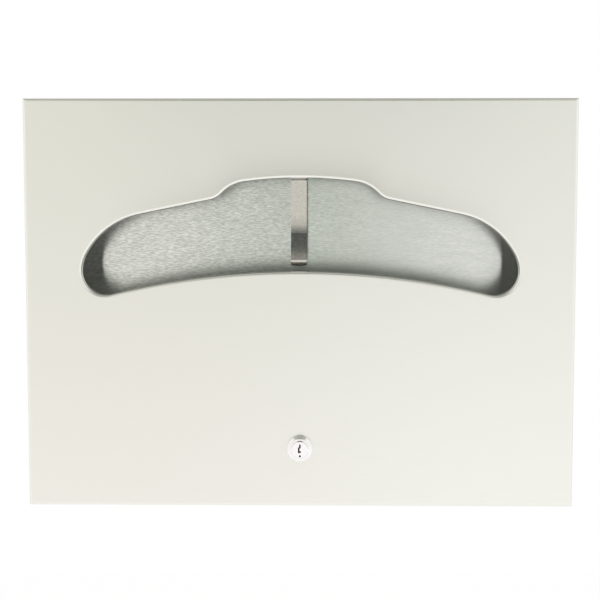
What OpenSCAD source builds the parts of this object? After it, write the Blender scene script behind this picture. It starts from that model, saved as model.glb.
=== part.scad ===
// Wall-mounted dispenser for half-folded paper toilet seat covers.
// A one-piece stainless cover hangs on a full-length hinge at the top of a back plate and is
// held shut by a key-operated cam lock. Covers are drawn out through the shaped opening.
// Origin: centre of the wall screw holes on the wall plane. +Z up, the front faces -Y.

/* [Cover] */
// Overall width of the cover
cover_w = 400; // [380:1:430]
// Overall height of the cover
cover_h = 298; // [285:1:330]
// Distance from the wall to the front face
cover_d = 51; // [48:0.5:60]
// Thickness of the cover's sheet
sheet_t = 0.8; // [0.7:0.1:1.0]
// Outside radius of the folded edges
fold_r = 2; // [1.5:0.1:3]
// Gap between the wall and the rear edges of the cover's four sides
wall_gap = 3; // [2.8:0.1:4]

/* [Opening] */
// Height of the opening's top above the middle of the cover
crown_z = 91.7; // [85:0.1:96]
// Radius of the shallow arch over the middle
crown_r = 305; // [270:1:340]
// Half angle of that arch
crown_a = 7.6; // [6:0.1:9]
// Radius of the rounded shoulder beside the arch
shoulder_r = 27.5; // [24:0.5:32]
// Slope at which the shoulder turns into the hollow
shoulder_a = 46.5; // [42:0.5:50]
// Radius of the hollow below the shoulder
hollow_r = 16; // [12:0.5:18]
// Slope of the straight flank
flank_a = 11.6; // [11:0.1:13]
// Length of the straight flank
flank_l = 53; // [45:0.5:56]
// Radius of the haunch between the flank and the tip
haunch_r = 57; // [52:0.5:62]
// Slope at which the haunch turns into the tip
haunch_a = 62; // [56:0.1:66]
// Radius of the tip's upper half
tip_r = 26; // [23:0.5:29]
// Radius of the tip's lower half
toe_r = 17.2; // [15:0.2:19]
// Radius of the long arch along the bottom of the opening
sill_r = 571; // [500:1:650]
// Outside radius of the rolled edge round the opening
rim_r = 2; // [1.4:0.1:2.5]
// Depth of the rolled edge and its flange behind the front face
rim_d = 5; // [4:0.1:6]

/* [Tongue] */
// Offset of the retaining tongue from the middle
tongue_x = -0.8; // [-2:0.1:2]
// Width of the tongue at its root
tongue_root_w = 11.4; // [9:0.1:14]
// Width of the tongue at its tip
tongue_tip_w = 11.4; // [9:0.1:14]
// Inside radius of the bend at the tongue's root
tongue_bend_r = 1; // [0.8:0.1:1.6]
// Length of the sloping part between the root and the upright part
tongue_slope_l = 1.6; // [1:0.1:3]
// Slope of that part
tongue_slope = 45; // [30:1:60]
// Length of the upright part of the tongue
tongue_upright_l = 37.4; // [30:0.1:42]
// Forward tilt of the tongue's lower part
tongue_tilt = 15; // [5:0.5:18]
// Length of the tilted part
tongue_foot_l = 19.6; // [14:0.1:21]
// Inside radius of the tongue's other bends
tongue_foot_r = 0.8; // [0.5:0.1:1.2]
// Angle by which the lip at the tip turns back
lip_turn = 68; // [60:1:85]
// Length of the lip at the tip
lip_l = 5; // [3:0.1:6]
// Radius of the lip's two corners
lip_corner_r = 2; // [1:0.1:3]

/* [Back plate] */
// Thickness of the back plate and the shelf
plate_t = 0.8; // [0.7:0.1:1.2]
// Gap between the cover's sides and the back plate's flanges
plate_gap = 1.2; // [0.8:0.1:2]
// Depth of the back plate's flanges at its sides
plate_flange_d = 12; // [8:0.5:20]
// Depth of the back plate's flange at its foot
plate_foot_d = 5; // [4:0.5:6]
// Height of the notch between the foot's flange and the side flanges
plate_notch_h = 4; // [3:0.5:8]
// Gap between the back plate's upper edge and the hinge axis
plate_top_gap = 0.5; // [0.4:0.1:1]
// Spacing of the wall screw holes across
wall_hole_x = 304.8; // [250:0.1:330]
// Spacing of the wall screw holes up and down
wall_hole_z = 228.6; // [215:0.1:240]
// Diameter of the wall screw holes
wall_hole_d = 6.4; // [4.5:0.1:8]

/* [Shelf] */
// Width of the shelf that carries the pack
shelf_w = 376; // [350:1:378]
// Height of the shelf above the lock's axis
shelf_rise = 20.8; // [20:0.1:23]
// Height of the shelf's front lip
shelf_lip_h = 10.3; // [8:0.1:10.5]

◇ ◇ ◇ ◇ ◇

YOUR TASK. Verbatim output is expected for the lines from the start of the data to the line in which "front faces -Y." appears, both included.

RESULT FOR THIS EXERCISE.
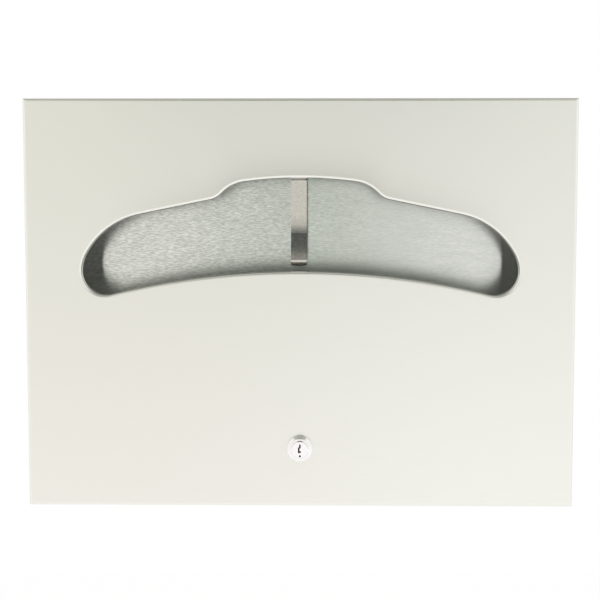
What OpenSCAD source builds the parts of this object? After it, write the Blender scene script behind this picture. It starts from that model, saved as model.glb.
=== part.scad ===
// Wall-mounted dispenser for half-folded paper toilet seat covers.
// A one-piece stainless cover hangs on a full-length hinge at the top of a back plate and is
// held shut by a key-operated cam lock. Covers are drawn out through the shaped opening.
// Origin: centre of the wall screw holes on the wall plane. +Z up, the front faces -Y.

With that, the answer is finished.